DIE BÖRSEN VON FRANKFURT UND LONDON FUSIONIEREN: Sieg der modernisierten Teutonen
Mit einer lange ausgehandelten Fusion machen die Börsen von Frankfurt und London Schlagzeilen. Zusammen sind sie nun die Nummer vier weltweit, und wenn demnächst, wie beabsichtigt, noch Mailand und Madrid dazustoßen, liegen nur noch die beiden Wall-Street-Börsen Nasdaq und New York Stock Exchange im Umsatz vor ihnen. Der Name „iX“ für die neue Börse klingt zwar sehr nach einem Spoiler-Auto aus den Achtzigerjahren – aber es kann ja nicht alles klappen bei so einer Fusion.
Die deutschen Banker als Börseneigner jedenfalls können sich zufrieden zurücklehnen. Der Gedanke, dass die noch vor zehn Jahren als altbacken und provinziell verschriene Frankfurter Wertpapierbörse einmal eine Fusion unter Gleichen mit der in Europa damals übermächtigen Londoner Stock Exchange eingehen würde, hätte an der Themse früher nur für schallendes Gelächter gesorgt. Dabei kam es aus Sicht der Briten eigentlich noch viel schlimmer: Die Frankfurter bringen heute gar nicht ihr ganzes Geschäft in das kommende Gemeinschaftsunternehmen ein, weil sie sonst zu wertvoll für eine Fifty-fifty-Firma wären.

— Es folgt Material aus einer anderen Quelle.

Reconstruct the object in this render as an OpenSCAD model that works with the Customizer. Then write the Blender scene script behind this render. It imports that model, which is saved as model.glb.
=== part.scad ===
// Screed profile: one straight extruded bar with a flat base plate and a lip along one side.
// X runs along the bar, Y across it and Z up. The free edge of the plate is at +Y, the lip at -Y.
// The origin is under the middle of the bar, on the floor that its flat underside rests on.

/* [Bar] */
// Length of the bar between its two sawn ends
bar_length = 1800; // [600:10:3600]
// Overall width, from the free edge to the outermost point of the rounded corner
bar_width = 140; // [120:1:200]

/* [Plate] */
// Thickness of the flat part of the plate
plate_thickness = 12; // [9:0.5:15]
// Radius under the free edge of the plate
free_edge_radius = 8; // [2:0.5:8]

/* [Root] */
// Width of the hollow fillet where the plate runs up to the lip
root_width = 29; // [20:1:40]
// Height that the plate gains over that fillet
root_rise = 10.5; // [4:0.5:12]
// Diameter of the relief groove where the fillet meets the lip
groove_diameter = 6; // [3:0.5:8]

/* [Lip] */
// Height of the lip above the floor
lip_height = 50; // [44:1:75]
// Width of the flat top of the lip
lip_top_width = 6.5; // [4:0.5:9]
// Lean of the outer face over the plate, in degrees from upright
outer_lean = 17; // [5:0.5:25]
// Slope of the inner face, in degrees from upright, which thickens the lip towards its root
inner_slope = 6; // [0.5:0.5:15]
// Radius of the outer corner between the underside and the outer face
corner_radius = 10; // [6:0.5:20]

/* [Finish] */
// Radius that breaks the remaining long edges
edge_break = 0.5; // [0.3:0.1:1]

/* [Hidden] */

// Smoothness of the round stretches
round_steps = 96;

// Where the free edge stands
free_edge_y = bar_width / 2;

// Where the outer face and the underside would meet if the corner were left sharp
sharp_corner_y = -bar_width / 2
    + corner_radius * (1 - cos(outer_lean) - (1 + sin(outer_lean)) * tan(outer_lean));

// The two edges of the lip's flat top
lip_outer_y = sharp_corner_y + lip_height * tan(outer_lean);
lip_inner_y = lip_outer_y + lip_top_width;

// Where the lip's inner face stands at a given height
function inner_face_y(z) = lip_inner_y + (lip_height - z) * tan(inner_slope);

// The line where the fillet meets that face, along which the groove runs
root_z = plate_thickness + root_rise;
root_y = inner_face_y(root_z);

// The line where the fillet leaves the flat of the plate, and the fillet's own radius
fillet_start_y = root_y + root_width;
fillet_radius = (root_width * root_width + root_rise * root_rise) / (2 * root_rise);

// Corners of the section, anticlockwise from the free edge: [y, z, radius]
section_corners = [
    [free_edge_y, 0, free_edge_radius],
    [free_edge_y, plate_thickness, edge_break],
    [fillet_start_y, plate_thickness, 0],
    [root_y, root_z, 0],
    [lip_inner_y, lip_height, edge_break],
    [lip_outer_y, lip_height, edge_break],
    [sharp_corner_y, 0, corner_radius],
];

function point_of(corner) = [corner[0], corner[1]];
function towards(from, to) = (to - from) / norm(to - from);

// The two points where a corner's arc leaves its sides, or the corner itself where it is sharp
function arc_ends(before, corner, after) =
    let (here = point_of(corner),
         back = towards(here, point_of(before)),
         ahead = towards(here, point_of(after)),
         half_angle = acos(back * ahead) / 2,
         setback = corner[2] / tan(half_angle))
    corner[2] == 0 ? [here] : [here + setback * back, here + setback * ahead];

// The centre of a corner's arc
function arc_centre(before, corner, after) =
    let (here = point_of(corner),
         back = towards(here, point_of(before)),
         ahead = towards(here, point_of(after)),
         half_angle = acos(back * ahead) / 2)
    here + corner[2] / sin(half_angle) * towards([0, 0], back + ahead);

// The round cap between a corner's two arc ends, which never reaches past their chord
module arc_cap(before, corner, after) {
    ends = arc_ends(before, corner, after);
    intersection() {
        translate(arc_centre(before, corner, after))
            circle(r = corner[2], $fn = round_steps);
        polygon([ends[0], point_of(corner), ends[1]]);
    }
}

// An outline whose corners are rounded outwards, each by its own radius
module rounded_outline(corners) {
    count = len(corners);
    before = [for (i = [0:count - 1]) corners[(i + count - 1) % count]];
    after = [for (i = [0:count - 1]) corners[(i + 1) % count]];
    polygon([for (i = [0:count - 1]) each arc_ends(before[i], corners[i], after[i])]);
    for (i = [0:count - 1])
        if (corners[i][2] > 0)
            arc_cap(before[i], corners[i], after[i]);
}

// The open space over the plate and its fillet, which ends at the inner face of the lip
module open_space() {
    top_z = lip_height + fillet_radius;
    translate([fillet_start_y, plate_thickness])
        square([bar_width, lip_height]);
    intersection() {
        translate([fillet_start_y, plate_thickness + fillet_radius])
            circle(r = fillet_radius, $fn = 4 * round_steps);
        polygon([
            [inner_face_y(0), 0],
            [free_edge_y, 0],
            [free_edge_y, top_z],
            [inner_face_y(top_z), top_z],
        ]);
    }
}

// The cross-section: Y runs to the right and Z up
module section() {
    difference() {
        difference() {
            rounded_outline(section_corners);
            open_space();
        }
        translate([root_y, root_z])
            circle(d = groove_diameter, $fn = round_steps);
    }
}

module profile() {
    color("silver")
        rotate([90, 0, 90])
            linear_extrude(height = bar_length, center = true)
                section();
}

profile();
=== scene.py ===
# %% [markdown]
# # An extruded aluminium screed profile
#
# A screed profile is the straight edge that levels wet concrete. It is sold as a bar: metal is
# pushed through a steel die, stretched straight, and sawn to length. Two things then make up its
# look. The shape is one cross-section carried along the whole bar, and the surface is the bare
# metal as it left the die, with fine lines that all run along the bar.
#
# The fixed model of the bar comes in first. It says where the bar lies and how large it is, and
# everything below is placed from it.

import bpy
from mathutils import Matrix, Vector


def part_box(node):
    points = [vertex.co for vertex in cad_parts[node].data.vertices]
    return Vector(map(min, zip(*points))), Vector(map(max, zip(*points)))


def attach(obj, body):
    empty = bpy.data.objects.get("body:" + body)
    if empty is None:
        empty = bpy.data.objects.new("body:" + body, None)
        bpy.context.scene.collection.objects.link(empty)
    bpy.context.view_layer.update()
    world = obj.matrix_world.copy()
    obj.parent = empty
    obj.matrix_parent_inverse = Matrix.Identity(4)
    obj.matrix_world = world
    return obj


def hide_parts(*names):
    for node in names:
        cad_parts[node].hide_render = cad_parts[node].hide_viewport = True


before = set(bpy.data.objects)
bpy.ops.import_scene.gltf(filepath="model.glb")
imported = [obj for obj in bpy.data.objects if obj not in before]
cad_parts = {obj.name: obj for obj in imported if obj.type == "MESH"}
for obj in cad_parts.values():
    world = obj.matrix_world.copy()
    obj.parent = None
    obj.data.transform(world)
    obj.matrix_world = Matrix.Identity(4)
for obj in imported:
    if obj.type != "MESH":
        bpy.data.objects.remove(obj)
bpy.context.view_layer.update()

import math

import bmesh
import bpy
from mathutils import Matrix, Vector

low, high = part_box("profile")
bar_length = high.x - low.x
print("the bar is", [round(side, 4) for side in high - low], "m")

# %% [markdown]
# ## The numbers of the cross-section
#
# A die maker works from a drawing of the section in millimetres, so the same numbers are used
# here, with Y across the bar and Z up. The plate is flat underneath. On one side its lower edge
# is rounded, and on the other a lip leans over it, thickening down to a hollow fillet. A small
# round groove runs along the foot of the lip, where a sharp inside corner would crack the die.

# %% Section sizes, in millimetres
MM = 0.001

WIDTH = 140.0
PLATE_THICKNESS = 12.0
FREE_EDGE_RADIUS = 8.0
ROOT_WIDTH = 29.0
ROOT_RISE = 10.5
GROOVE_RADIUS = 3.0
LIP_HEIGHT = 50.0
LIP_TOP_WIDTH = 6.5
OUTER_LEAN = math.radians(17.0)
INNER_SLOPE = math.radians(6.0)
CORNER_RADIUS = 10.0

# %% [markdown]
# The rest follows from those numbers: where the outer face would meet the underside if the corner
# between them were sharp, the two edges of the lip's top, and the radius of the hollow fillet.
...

Die Frankfurter haben schneller und besser auf den Computerhandel umgerüstet. Das hat sich für sie ausgezahlt. Die Londoner wurden nun von ihren Großkunden – Banken und Fonds – zur Fusion gedrängt. Die wollen ihre europäischen Vermögenswerte billig und schnell an einer Stelle handeln – und nicht in jedem EU-Land mit einem anderen Börsenbetreiber und einer anderen teuren Technik herumwursteln. Gleichzeitig werden nun die anglo-amerikanischen freizügigeren Handelsregeln auch für einen großen Teil der deutschen Aktien gelten. Spannend bleibt für den Aktien handelnden Verbraucher, ob die Banken die Ersparnis auch an ihre Kunden weitergeben.
Auf lange Sicht wird ihnen nichts anderes übrig bleiben, auch wenn sie ihre dort satten Profite nur ungern schmälern. Denn aus den USA kommt schon längst die nächste Welle der Modernisierung: unabhängige Online-Broker, bei denen Profis und Amateure direkt – billiger und schneller – per Computer Anleihen, Aktien und alles andere handeln können, ohne Bank und Broker dazwischen.
Die Börsen in Europa werden jedoch trotz aller weltweiten Computerisierung nicht überflüssig, egal an welchem Ort sie sitzen. Irgendjemand muss die aktuellen Kurse ermitteln und für die Transparenz des Handels sorgen. Bei den althergebrachten Börsen hat das bisher immer geklappt. Aber modernisieren müssen sie sich wie alle anderen Zweige des Sektors Kapital und Arbeit auch.